LukeW: It’s a Great Time to Be a Designer

From LukeW — I included part of the article so people can understand the environment they are being hired into. There aren’t as many specialists anymore. Remember that as you design your career.

Jared Spool talked about the reasons why designers are in high demand today and what skills that and their organizations need to deliver great experience design. Here’s my notes from his talk:

  • If we want teams to build great experiences, we need different skills like copy writing, information architecture, design process management, user research practices. And understanding of technology, roi, social networks, marketing, analytics, business knowledge, story telling, and more.
  • Though the number of skills required is increasing, the number of people on teams is decreasing. We can no longer compartmentalize. We all need to cover more than one skill.
  • The economics in most companies don't support specialists. They need generalists. Even specialists have general skills they trained over years before specializing in a particular area.
  • Not every company can afford to hire specialists. Regional economics drive specialization. It only exists when there is enough demand. In fact, in very high demand economies only specialists can survive. It should be noted that specialization is not compartmentalization. Specialists have the breadth of skills across their entire discipline but the bulk of their experience is within their specialty.
  • Designers need to be careful not to compartmentalize themselves.

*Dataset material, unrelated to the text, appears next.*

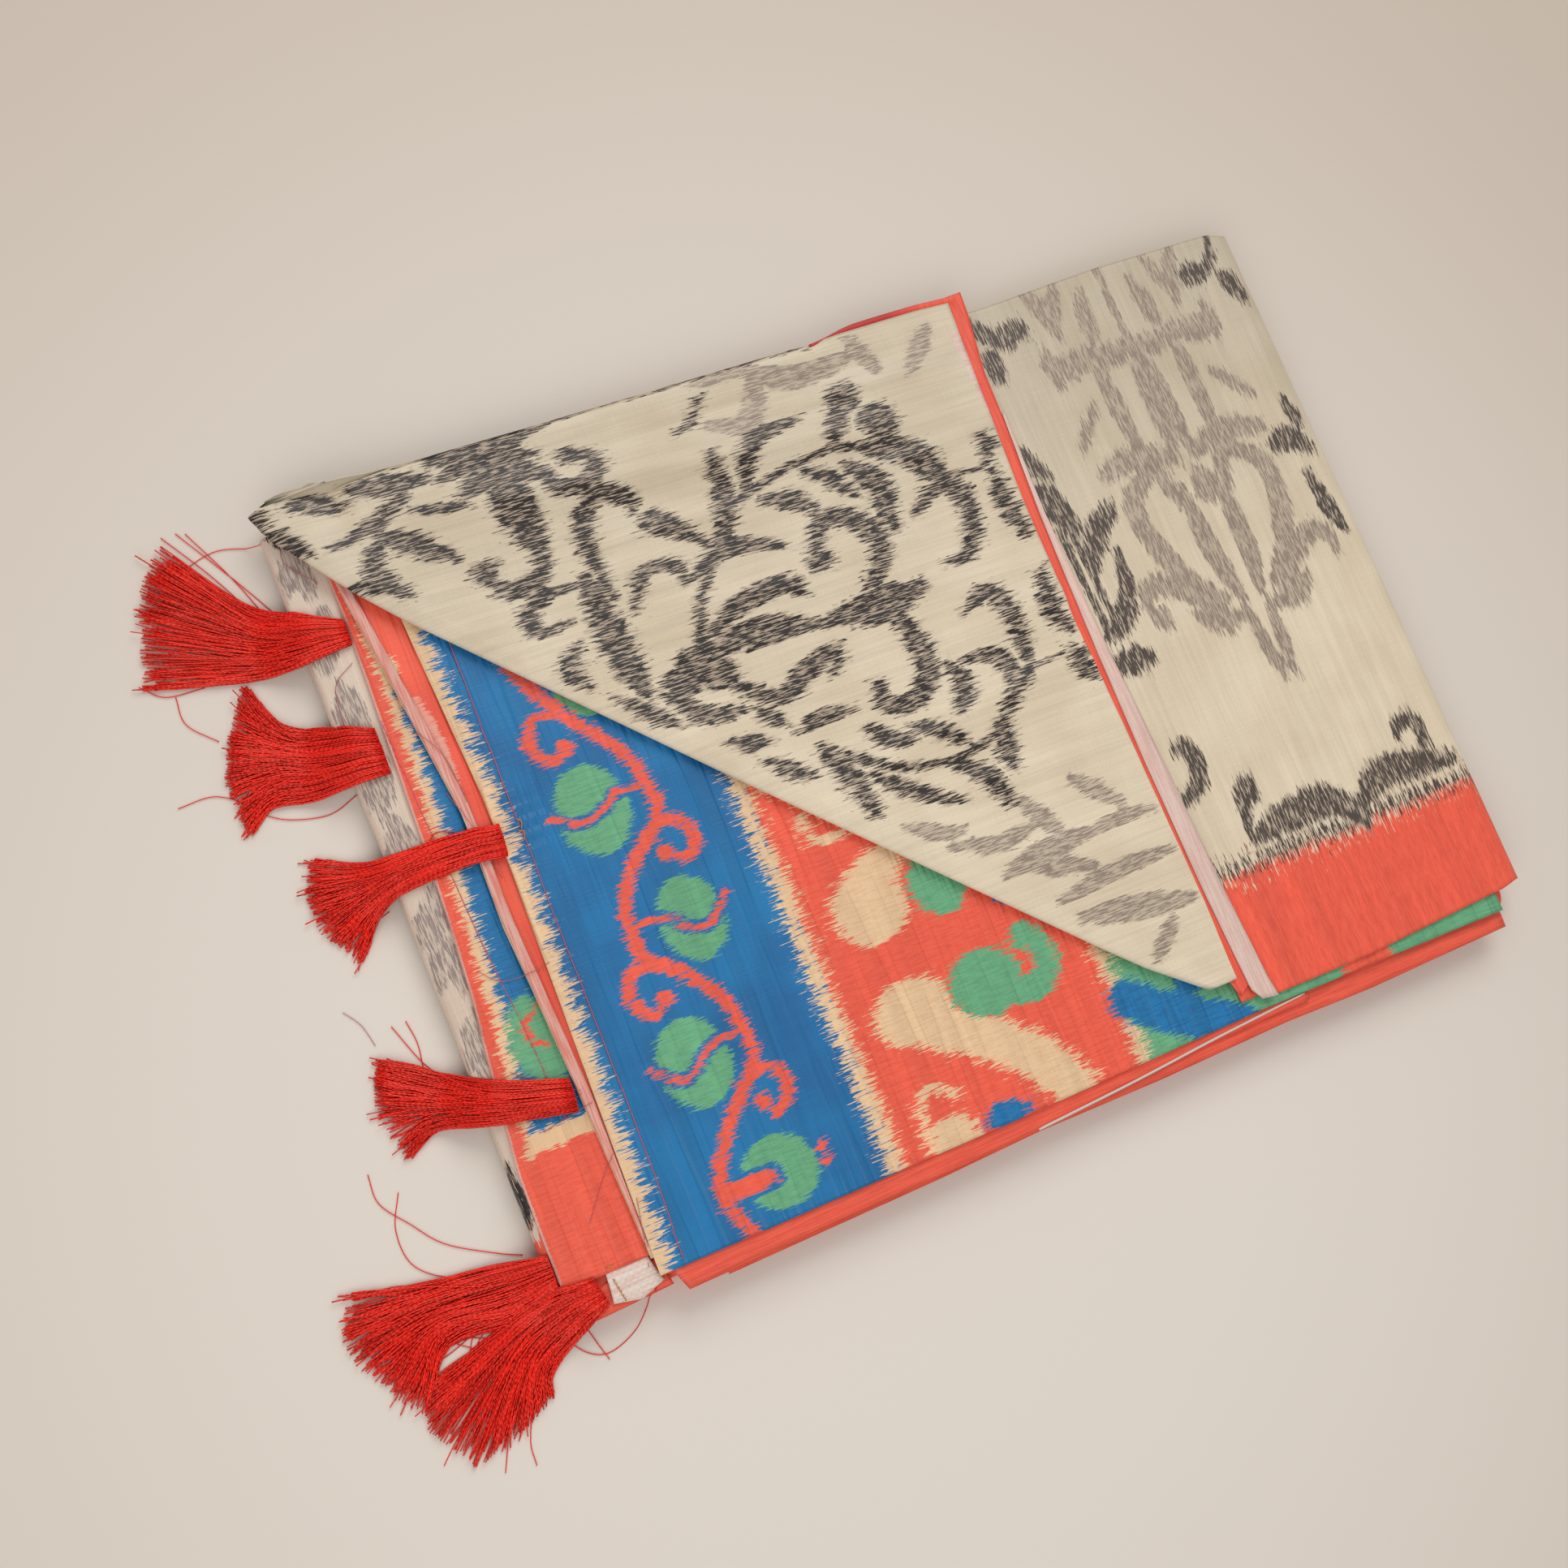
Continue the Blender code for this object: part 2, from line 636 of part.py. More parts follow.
clear_scene()
make_core()
make_wrap()
make_pallu_layers()
make_second_facing()
make_leaf()
make_flap()
make_trims()
make_tassels()
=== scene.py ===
"""The looks of a folded satin saree: printed cloth shells, red silk tassels, stitches and light."""

import functools
import math
import random
from collections import namedtuple

import bpy
import numpy as np
from mathutils import Matrix, Vector
from mathutils.bvhtree import BVHTree


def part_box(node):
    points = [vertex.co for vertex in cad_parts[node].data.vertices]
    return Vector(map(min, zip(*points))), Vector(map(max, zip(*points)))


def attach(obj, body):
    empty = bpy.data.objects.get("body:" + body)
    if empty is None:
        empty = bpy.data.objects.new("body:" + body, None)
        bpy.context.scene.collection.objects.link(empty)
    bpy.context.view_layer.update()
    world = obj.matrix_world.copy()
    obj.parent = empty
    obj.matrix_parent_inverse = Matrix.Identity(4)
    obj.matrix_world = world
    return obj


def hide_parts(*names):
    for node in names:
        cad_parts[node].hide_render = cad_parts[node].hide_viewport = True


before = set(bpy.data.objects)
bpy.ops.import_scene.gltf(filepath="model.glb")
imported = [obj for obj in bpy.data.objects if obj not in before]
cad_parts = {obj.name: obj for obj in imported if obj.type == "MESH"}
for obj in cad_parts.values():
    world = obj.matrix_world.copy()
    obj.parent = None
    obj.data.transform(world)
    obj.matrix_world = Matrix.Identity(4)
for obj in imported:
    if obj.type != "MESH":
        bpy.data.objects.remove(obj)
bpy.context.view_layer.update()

MM = 0.001
PER_METRE = 1000
BODY = "root"
CLOTH = 0.6          # thickness of a shell, mm
FINE = 1.5           # spacing of the points of a printed cloth, mm
FAR = 400.0          # a distance well outside the object, mm
OUTSIDE = -30.0      # the value of a printed shape's field far from it
TOP_TUCK = 3.0       # how far a layer's cloth is drawn in at its upper edge, mm
TUCK_REACH = 30.0    # over how much of the cloth it is drawn in, mm
SIDE_MARGIN = 0.05   # how far inside a node's box the places along a side start, mm
LEVEL = 0.9          # the least upward share of the normal of a face that counts as level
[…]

  • Don't have specialists do what they are best at, have them teach it to others. Teaching what you do makes you better at it.

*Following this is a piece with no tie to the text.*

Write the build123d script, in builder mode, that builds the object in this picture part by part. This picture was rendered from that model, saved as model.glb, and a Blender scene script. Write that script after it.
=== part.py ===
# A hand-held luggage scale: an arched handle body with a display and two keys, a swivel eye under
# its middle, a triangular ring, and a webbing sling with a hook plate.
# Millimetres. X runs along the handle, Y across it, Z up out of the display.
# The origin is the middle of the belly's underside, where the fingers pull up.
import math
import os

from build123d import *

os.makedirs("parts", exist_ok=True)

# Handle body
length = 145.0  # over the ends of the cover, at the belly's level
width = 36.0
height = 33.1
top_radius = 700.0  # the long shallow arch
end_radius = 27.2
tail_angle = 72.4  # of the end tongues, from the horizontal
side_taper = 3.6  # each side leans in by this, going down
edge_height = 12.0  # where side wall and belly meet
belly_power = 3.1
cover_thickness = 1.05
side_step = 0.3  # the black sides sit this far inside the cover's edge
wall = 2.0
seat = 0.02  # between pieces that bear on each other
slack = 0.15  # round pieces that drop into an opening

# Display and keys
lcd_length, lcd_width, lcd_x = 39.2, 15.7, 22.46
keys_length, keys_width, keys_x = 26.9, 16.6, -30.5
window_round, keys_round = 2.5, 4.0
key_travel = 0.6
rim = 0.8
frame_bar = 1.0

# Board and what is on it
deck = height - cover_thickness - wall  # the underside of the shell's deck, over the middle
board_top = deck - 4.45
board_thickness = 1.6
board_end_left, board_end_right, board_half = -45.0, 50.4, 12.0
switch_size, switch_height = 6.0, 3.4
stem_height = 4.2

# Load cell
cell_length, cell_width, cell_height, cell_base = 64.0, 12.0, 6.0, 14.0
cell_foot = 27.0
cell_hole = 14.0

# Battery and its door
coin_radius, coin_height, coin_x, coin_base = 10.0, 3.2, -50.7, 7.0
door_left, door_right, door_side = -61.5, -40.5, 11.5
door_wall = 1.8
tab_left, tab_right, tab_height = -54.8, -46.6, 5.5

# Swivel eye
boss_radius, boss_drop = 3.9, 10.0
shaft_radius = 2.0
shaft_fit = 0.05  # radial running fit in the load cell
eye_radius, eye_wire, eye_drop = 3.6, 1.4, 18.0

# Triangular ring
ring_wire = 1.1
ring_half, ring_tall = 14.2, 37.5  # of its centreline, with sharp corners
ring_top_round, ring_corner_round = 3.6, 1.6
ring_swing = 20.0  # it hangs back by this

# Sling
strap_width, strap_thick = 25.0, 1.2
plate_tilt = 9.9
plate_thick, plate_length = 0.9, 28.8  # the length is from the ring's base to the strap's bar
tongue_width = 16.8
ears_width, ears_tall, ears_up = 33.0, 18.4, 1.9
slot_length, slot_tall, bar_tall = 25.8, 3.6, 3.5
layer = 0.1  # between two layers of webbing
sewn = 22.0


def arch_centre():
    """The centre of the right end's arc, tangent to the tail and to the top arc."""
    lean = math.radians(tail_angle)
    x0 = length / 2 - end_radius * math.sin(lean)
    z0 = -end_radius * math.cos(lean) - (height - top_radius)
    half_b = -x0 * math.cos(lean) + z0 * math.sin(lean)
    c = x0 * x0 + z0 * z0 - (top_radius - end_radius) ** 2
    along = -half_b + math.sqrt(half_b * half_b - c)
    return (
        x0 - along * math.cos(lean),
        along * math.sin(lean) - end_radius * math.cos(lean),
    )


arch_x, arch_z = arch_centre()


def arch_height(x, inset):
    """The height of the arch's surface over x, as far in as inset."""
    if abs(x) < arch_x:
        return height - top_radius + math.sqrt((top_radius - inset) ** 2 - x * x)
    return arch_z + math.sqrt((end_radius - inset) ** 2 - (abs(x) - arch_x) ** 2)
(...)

  • Designers that code can create prototypes know what's possible in development and can better communicate with developers. Knowing to code makes them a better designer.
  • "I really want to do strategy" is the new "I want to direct". But design is about making things. Good strategy is about knowing how to make things.
That last point is really important. Most of us don’t have the luxury to spend three to six months in a cave and come out with a product; we should be able to iterate quickly and come up with ideas that show business and user value. It’s up to us to tell companies the quickest way to add value and make it cool.